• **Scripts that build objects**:
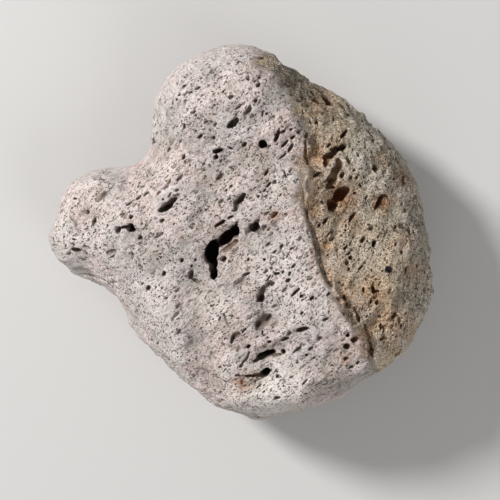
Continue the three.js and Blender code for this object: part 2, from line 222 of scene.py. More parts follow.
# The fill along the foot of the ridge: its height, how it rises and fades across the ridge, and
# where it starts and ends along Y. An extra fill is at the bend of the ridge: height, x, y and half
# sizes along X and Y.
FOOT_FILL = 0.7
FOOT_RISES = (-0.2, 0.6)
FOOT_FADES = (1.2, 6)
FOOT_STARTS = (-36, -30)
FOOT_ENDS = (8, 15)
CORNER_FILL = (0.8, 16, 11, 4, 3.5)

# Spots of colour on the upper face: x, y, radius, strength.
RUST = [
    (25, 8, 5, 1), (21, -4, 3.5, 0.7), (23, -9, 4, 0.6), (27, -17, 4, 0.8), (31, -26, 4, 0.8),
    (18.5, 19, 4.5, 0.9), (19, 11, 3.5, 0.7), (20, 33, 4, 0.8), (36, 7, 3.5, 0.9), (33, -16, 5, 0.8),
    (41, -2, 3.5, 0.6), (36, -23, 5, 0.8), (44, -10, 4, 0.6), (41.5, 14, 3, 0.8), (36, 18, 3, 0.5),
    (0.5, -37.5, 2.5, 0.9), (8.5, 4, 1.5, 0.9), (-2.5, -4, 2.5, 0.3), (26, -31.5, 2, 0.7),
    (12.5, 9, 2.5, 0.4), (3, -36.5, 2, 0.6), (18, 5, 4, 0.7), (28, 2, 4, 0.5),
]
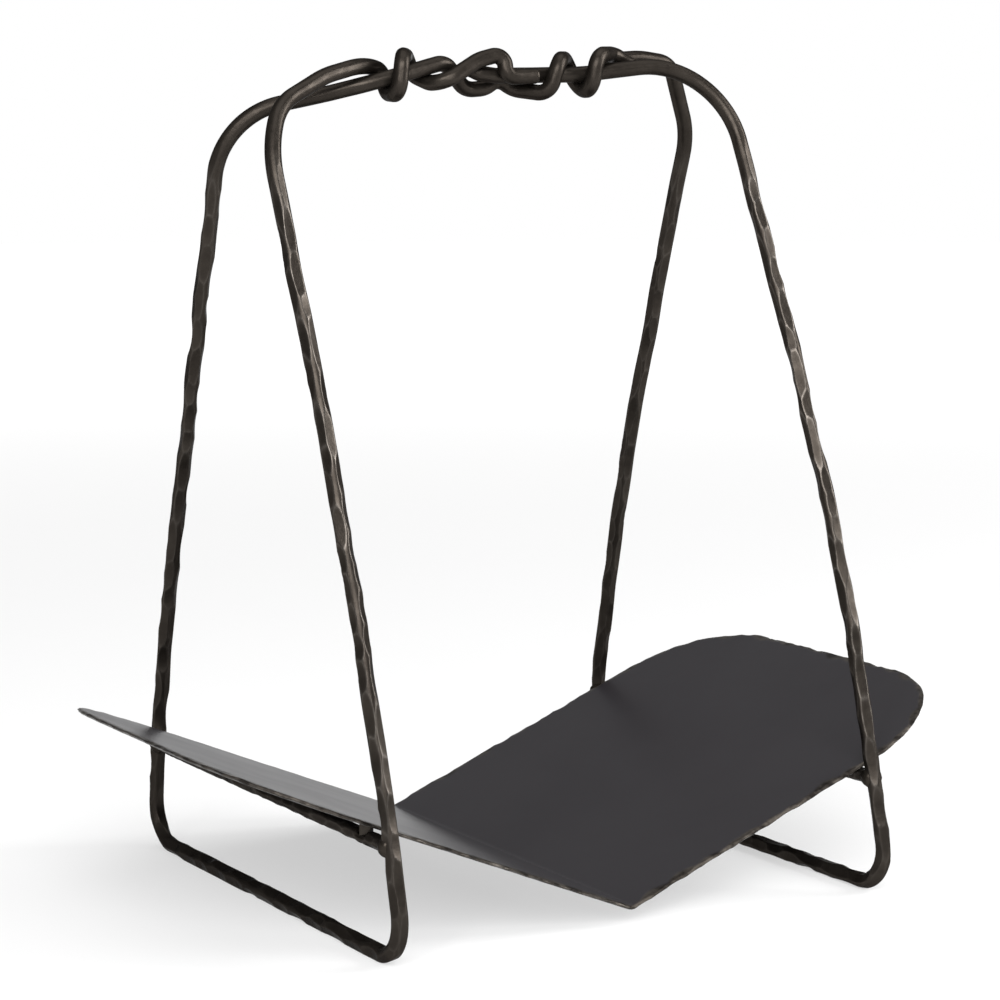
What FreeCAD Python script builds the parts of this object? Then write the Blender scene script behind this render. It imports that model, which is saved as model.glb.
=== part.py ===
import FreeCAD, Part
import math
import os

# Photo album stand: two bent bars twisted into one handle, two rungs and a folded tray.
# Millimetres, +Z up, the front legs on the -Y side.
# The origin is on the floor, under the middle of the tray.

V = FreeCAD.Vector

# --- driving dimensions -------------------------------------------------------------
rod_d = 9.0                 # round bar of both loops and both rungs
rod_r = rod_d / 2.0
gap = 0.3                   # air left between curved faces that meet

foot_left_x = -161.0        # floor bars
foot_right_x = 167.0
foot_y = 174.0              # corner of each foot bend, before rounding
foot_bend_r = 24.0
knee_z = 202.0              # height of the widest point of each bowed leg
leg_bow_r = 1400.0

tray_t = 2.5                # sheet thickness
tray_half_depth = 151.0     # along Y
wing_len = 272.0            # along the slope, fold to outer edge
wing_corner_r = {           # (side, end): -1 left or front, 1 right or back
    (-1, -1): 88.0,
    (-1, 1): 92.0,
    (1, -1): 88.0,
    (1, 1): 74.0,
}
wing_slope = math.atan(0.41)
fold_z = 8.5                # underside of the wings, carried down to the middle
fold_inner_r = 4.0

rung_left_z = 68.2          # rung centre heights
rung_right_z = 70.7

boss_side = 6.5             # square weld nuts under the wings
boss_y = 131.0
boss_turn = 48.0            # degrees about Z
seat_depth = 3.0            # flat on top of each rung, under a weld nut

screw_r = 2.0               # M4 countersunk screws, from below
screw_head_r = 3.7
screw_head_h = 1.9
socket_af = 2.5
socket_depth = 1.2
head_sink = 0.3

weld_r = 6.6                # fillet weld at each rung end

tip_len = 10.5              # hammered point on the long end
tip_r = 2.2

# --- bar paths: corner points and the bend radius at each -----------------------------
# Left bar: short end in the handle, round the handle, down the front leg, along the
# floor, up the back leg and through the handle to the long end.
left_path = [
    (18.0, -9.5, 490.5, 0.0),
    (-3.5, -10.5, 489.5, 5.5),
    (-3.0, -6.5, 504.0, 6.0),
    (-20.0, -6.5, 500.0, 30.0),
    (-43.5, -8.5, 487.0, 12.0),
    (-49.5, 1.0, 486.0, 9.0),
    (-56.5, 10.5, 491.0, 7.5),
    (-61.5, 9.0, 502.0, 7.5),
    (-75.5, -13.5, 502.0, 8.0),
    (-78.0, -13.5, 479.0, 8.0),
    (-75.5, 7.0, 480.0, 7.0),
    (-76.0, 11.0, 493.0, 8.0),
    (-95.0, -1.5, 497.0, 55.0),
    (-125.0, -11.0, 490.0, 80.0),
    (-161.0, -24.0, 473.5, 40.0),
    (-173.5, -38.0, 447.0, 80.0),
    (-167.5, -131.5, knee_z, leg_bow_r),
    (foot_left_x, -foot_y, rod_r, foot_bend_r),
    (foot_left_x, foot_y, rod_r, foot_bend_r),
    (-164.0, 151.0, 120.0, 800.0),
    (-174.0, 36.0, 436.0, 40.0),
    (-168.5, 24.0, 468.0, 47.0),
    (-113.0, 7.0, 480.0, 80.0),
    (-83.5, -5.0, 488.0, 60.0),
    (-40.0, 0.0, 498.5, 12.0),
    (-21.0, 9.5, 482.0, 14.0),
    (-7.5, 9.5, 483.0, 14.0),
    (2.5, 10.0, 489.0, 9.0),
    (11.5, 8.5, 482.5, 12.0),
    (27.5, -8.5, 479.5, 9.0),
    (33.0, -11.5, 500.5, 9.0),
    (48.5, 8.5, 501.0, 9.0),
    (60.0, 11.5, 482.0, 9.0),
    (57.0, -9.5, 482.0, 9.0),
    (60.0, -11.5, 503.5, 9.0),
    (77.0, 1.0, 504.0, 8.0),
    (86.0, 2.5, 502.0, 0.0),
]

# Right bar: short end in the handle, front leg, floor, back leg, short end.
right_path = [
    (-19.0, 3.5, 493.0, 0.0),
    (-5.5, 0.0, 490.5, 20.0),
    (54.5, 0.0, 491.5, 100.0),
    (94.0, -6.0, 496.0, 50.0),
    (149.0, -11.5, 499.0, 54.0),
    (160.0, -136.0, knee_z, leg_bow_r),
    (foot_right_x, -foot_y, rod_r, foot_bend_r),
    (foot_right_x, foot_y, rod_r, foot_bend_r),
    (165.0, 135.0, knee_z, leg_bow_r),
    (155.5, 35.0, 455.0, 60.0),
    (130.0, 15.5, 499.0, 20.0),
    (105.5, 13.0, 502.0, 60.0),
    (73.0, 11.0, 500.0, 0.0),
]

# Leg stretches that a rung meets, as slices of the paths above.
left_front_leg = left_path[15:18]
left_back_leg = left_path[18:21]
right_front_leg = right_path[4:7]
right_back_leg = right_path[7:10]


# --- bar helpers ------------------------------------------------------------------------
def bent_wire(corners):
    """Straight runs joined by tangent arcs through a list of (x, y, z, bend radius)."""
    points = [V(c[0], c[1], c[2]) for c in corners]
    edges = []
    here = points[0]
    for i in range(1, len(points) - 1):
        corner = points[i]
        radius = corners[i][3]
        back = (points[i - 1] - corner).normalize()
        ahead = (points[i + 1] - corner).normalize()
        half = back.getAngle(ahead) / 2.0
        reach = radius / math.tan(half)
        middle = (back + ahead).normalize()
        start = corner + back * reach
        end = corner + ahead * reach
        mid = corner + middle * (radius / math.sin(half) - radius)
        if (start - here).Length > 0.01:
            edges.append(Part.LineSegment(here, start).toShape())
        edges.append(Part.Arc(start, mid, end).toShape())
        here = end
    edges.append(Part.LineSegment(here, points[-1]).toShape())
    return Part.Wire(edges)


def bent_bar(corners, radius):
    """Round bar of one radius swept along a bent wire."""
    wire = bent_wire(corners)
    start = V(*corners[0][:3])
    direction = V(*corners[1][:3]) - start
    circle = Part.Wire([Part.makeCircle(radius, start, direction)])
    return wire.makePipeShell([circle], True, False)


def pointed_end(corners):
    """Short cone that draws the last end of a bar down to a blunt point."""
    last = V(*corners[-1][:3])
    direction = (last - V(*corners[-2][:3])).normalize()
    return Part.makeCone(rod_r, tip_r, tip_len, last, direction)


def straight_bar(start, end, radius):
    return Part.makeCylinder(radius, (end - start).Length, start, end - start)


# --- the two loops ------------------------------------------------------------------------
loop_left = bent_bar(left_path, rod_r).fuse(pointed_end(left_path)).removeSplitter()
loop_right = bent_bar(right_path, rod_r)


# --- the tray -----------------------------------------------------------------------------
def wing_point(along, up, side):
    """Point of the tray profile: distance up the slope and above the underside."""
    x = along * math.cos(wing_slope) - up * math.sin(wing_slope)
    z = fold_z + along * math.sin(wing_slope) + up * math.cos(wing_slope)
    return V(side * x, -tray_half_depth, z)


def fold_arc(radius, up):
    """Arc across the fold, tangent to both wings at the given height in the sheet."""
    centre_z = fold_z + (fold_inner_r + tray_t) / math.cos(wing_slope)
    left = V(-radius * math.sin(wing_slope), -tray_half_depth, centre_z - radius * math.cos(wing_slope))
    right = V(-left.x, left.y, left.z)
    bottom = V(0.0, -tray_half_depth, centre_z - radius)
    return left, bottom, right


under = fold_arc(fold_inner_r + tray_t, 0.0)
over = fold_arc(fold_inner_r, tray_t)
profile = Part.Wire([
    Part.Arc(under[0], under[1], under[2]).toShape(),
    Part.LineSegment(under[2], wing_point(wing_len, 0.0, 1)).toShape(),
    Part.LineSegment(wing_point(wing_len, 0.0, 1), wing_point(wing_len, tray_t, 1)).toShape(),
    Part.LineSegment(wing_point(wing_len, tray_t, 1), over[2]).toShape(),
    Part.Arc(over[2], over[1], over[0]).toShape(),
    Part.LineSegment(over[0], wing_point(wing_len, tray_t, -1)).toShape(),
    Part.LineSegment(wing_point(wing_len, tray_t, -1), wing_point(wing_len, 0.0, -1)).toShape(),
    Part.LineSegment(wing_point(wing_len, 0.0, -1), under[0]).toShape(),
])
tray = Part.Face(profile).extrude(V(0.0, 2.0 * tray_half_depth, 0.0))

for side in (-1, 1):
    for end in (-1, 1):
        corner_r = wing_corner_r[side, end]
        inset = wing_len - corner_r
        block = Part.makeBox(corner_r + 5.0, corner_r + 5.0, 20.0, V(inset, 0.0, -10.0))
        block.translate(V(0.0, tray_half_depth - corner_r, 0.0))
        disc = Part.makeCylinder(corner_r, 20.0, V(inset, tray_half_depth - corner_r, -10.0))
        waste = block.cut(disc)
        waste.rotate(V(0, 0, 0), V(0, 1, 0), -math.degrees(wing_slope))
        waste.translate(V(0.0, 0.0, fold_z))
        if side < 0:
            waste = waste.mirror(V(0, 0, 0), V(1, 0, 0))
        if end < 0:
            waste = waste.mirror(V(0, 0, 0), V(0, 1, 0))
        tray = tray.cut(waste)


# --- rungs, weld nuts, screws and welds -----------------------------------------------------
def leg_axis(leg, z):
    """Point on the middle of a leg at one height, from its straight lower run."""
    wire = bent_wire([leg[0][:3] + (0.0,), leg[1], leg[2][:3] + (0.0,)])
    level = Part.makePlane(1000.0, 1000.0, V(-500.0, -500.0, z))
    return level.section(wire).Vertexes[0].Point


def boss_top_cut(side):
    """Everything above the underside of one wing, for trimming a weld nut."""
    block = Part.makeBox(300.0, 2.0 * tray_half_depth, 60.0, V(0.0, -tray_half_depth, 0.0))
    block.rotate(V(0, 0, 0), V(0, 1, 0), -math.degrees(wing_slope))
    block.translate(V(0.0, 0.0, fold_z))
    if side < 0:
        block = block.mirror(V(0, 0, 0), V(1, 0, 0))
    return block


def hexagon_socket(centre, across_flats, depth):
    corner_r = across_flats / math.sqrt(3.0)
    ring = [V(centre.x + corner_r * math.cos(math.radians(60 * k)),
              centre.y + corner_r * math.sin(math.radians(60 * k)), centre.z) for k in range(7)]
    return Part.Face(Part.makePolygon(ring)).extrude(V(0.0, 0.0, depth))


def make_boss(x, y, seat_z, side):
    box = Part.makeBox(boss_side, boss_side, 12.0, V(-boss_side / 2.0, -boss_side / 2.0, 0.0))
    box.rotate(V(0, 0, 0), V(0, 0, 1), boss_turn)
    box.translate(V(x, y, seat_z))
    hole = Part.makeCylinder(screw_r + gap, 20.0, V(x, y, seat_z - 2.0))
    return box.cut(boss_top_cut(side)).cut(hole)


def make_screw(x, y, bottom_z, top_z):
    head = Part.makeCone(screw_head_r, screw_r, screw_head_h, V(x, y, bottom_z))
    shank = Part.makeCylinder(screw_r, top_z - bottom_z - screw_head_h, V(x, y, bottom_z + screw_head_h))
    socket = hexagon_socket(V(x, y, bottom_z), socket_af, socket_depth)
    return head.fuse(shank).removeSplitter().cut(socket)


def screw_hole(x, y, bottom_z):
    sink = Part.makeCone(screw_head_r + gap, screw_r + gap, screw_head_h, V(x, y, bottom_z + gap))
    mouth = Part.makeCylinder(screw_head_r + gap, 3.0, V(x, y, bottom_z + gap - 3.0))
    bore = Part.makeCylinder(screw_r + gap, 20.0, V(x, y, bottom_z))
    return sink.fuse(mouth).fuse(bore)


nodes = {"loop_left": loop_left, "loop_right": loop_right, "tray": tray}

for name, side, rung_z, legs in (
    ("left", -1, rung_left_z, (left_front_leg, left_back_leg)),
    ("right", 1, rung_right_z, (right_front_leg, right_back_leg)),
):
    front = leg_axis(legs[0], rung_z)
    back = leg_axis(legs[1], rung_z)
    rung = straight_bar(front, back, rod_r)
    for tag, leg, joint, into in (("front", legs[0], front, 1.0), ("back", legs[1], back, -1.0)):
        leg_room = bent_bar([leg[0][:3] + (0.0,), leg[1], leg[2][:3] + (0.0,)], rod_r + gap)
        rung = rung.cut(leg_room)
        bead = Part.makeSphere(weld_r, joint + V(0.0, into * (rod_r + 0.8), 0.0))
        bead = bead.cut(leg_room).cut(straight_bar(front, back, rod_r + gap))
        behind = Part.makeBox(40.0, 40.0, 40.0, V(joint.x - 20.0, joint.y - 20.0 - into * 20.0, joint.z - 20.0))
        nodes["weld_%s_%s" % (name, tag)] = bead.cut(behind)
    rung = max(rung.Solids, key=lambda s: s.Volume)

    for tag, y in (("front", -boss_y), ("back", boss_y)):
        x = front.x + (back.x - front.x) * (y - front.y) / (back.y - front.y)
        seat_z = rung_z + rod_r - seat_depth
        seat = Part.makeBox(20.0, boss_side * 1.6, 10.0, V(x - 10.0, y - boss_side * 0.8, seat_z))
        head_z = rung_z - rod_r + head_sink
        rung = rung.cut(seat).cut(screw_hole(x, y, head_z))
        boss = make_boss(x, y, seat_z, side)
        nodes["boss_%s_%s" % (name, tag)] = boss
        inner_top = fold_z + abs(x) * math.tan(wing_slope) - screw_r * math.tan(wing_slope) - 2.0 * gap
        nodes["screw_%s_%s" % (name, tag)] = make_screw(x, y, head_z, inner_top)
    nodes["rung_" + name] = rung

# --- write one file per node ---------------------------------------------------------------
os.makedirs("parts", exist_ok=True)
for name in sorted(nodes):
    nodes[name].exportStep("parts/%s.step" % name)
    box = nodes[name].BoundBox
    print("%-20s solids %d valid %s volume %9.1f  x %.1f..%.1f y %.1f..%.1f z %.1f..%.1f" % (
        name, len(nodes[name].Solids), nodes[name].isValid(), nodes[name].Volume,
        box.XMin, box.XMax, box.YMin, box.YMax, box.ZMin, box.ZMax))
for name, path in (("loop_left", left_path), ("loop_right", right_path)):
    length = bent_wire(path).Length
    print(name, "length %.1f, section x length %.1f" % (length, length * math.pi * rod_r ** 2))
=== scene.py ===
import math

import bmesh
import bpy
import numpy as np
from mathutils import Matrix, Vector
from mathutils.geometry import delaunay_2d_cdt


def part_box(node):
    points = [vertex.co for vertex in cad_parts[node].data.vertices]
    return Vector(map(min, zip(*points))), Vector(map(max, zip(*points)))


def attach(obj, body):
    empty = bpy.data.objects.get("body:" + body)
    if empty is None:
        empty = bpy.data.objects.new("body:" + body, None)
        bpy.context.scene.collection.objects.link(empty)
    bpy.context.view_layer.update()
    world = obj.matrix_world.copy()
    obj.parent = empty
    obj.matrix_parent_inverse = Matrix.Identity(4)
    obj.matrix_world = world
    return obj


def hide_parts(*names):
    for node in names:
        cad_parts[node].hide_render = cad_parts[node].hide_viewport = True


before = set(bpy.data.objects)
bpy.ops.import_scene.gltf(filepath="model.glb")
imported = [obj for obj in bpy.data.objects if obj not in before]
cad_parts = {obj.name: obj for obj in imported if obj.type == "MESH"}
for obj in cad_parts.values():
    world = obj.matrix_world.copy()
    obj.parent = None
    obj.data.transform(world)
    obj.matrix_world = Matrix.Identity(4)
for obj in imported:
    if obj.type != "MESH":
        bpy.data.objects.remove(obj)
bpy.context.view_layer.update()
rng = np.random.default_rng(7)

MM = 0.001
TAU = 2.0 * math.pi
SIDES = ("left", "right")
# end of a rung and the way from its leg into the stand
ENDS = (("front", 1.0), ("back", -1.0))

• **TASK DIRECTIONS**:
Make an exact transcription of the lines from the line with "# --- write" through the line with "imported = [obj", inclusive, omitting all others.

• **EXERCISE OUTPUT**:
# --- write one file per node ---------------------------------------------------------------
os.makedirs("parts", exist_ok=True)
for name in sorted(nodes):
    nodes[name].exportStep("parts/%s.step" % name)
    box = nodes[name].BoundBox
    print("%-20s solids %d valid %s volume %9.1f  x %.1f..%.1f y %.1f..%.1f z %.1f..%.1f" % (
        name, len(nodes[name].Solids), nodes[name].isValid(), nodes[name].Volume,
        box.XMin, box.XMax, box.YMin, box.YMax, box.ZMin, box.ZMax))
for name, path in (("loop_left", left_path), ("loop_right", right_path)):
    length = bent_wire(path).Length
    print(name, "length %.1f, section x length %.1f" % (length, length * math.pi * rod_r ** 2))
=== scene.py ===
import math

import bmesh
import bpy
import numpy as np
from mathutils import Matrix, Vector
from mathutils.geometry import delaunay_2d_cdt


def part_box(node):
    points = [vertex.co for vertex in cad_parts[node].data.vertices]
    return Vector(map(min, zip(*points))), Vector(map(max, zip(*points)))


def attach(obj, body):
    empty = bpy.data.objects.get("body:" + body)
    if empty is None:
        empty = bpy.data.objects.new("body:" + body, None)
        bpy.context.scene.collection.objects.link(empty)
    bpy.context.view_layer.update()
    world = obj.matrix_world.copy()
    obj.parent = empty
    obj.matrix_parent_inverse = Matrix.Identity(4)
    obj.matrix_world = world
    return obj


def hide_parts(*names):
    for node in names:
        cad_parts[node].hide_render = cad_parts[node].hide_viewport = True


before = set(bpy.data.objects)
bpy.ops.import_scene.gltf(filepath="model.glb")
imported = [obj for obj in bpy.data.objects if obj not in before]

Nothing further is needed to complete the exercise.